§ Work to complete:
The data must be returned in full and exactly as given.

§ Dataset content:
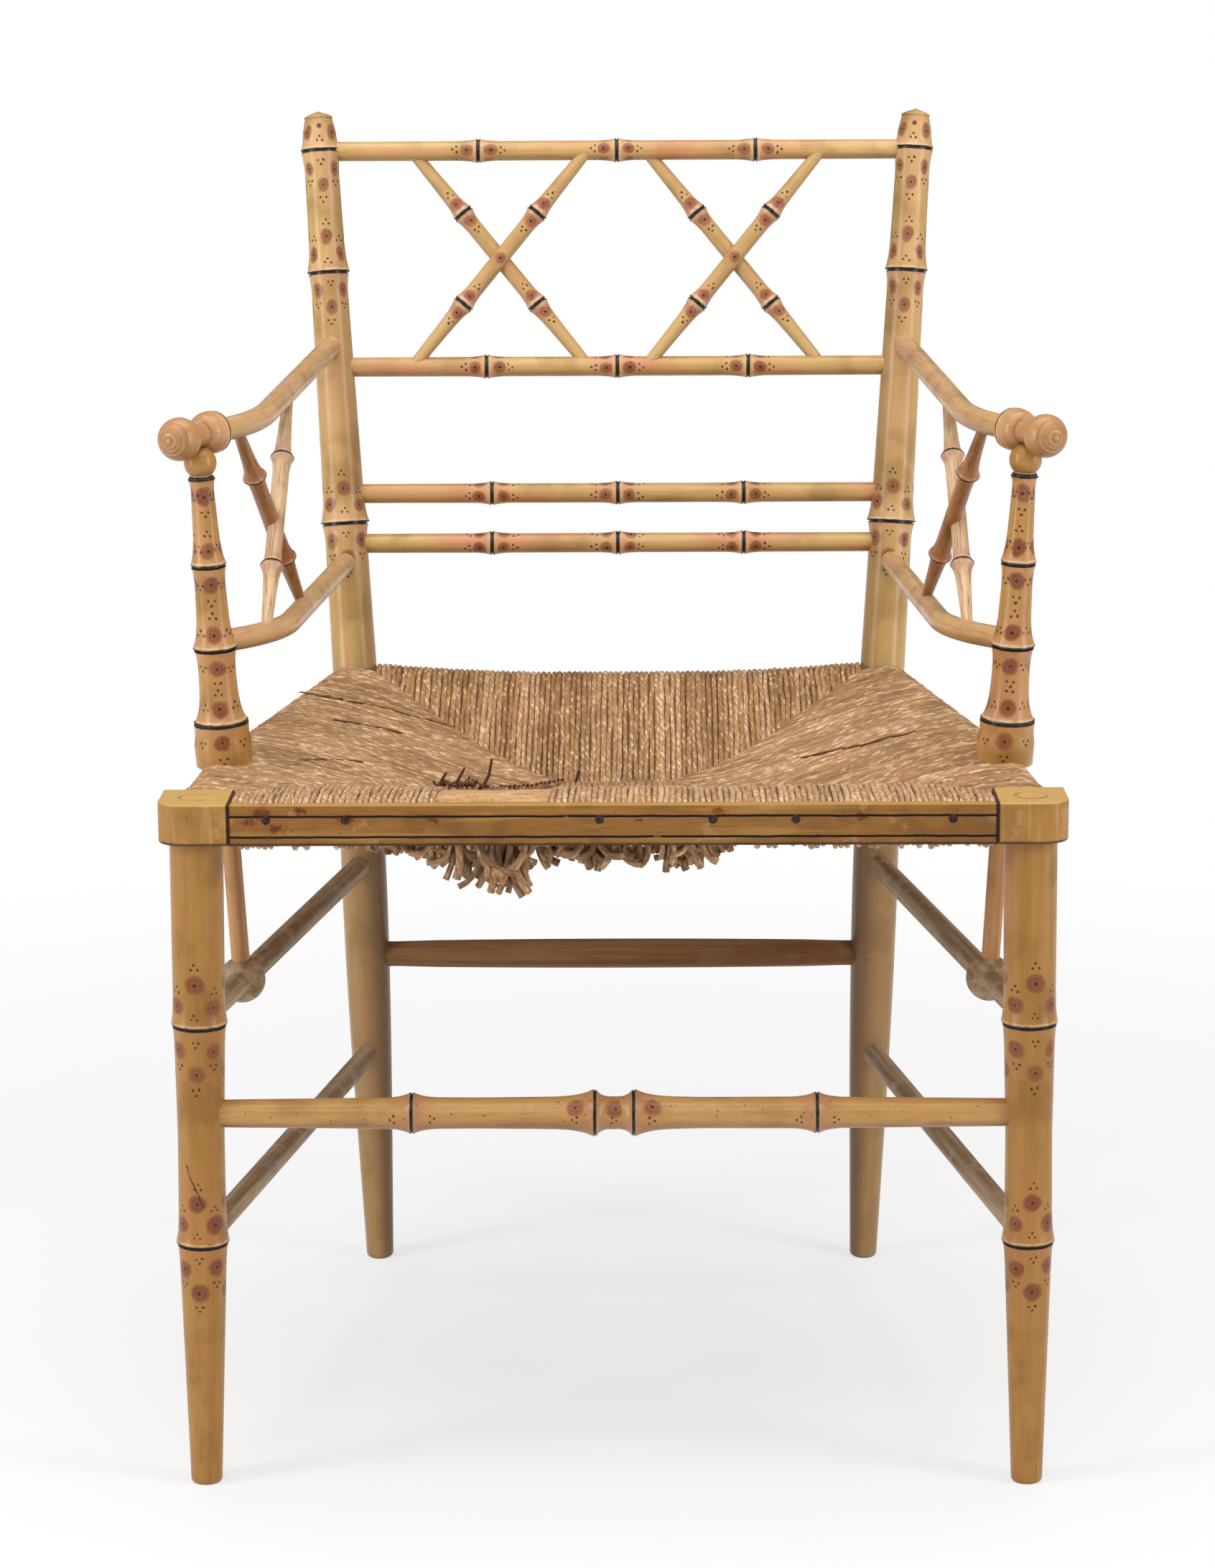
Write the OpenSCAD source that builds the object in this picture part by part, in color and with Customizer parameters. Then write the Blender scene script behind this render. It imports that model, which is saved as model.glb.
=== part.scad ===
// Faux bamboo open armchair with a rush seat.
// Origin on the floor, under the middle of the chair. The front faces -Y.
// Right-hand pieces are drawn at +X and mirrored for the left-hand ones. All are
// drawn with the front legs on the X axis, and placed() then centres the chair.

/* [Overall size] */
// Height to the tops of the rear posts
chair_h = 850; // [820:5:880]
// Height of the centre lines of the seat rails
seat_z = 439; // [428:1:448]
// Half the spacing of the front legs at the corner blocks
front_half = 260; // [250:1:272]
// Outward splay of each front leg at the floor
front_splay = 4.5; // [0:0.5:9]
// Half the spacing of the rear posts at the floor
rear_foot_half = 182; // [174:1:190]
// Half the spacing of the rear posts at the seat
rear_seat_half = 190.5; // [184:0.5:197]
// Half the spacing of the rear posts at the top
rear_top_half = 216; // [208:1:224]
// Distance from the front legs to the rear posts at the seat
seat_depth = 423; // [408:1:438]
// How far the rear feet stand behind the seat
foot_rake = 21; // [10:1:30]
// How far the tops of the rear posts lean behind the seat
back_rake = 75; // [60:1:90]

/* [Rear posts] */
// Radius at the foot
rear_foot_r = 10; // [9:0.5:12]
// Radius at the thickest part of the leg
rear_leg_r = 16.6; // [15:0.1:18]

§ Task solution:
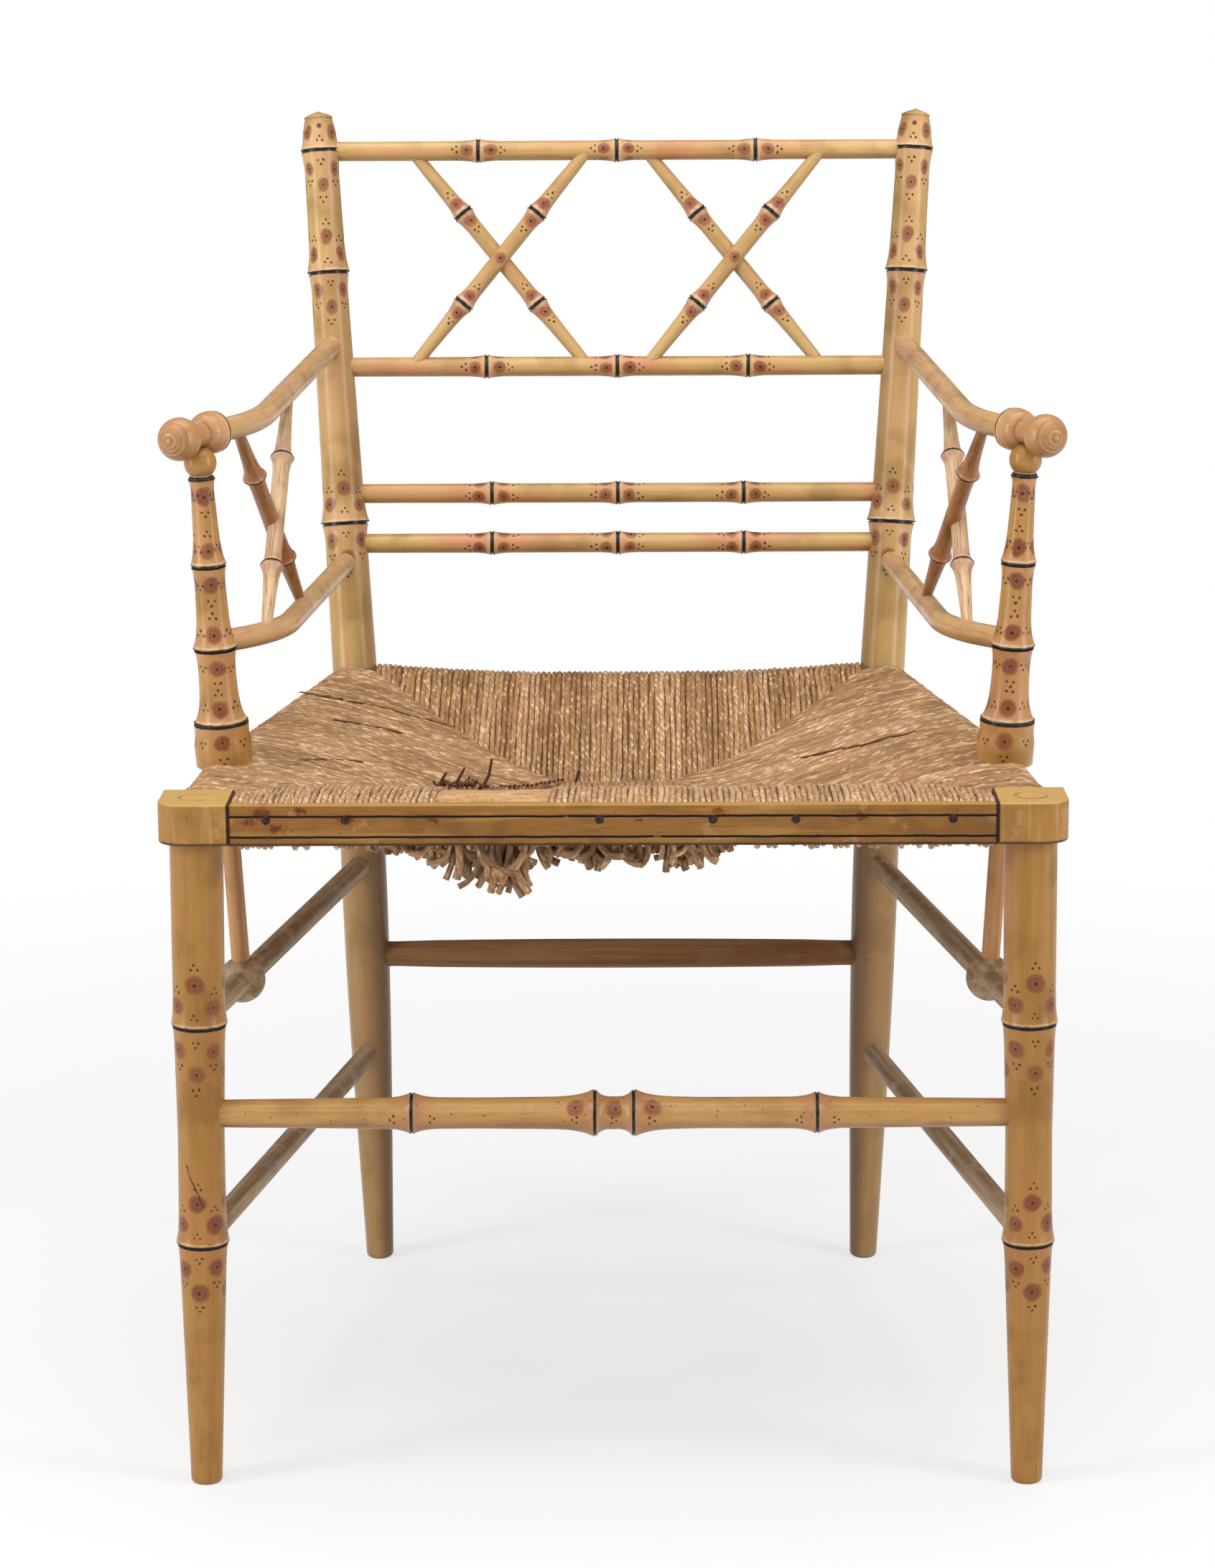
Write the OpenSCAD source that builds the object in this picture part by part, in color and with Customizer parameters. Then write the Blender scene script behind this render. It imports that model, which is saved as model.glb.
=== part.scad ===
// Faux bamboo open armchair with a rush seat.
// Origin on the floor, under the middle of the chair. The front faces -Y.
// Right-hand pieces are drawn at +X and mirrored for the left-hand ones. All are
// drawn with the front legs on the X axis, and placed() then centres the chair.

/* [Overall size] */
// Height to the tops of the rear posts
chair_h = 850; // [820:5:880]
// Height of the centre lines of the seat rails
seat_z = 439; // [428:1:448]
// Half the spacing of the front legs at the corner blocks
front_half = 260; // [250:1:272]
// Outward splay of each front leg at the floor
front_splay = 4.5; // [0:0.5:9]
// Half the spacing of the rear posts at the floor
rear_foot_half = 182; // [174:1:190]
// Half the spacing of the rear posts at the seat
rear_seat_half = 190.5; // [184:0.5:197]
// Half the spacing of the rear posts at the top
rear_top_half = 216; // [208:1:224]
// Distance from the front legs to the rear posts at the seat
seat_depth = 423; // [408:1:438]
// How far the rear feet stand behind the seat
foot_rake = 21; // [10:1:30]
// How far the tops of the rear posts lean behind the seat
back_rake = 75; // [60:1:90]

/* [Rear posts] */
// Radius at the foot
rear_foot_r = 10; // [9:0.5:12]
// Radius at the thickest part of the leg
rear_leg_r = 16.6; // [15:0.1:18]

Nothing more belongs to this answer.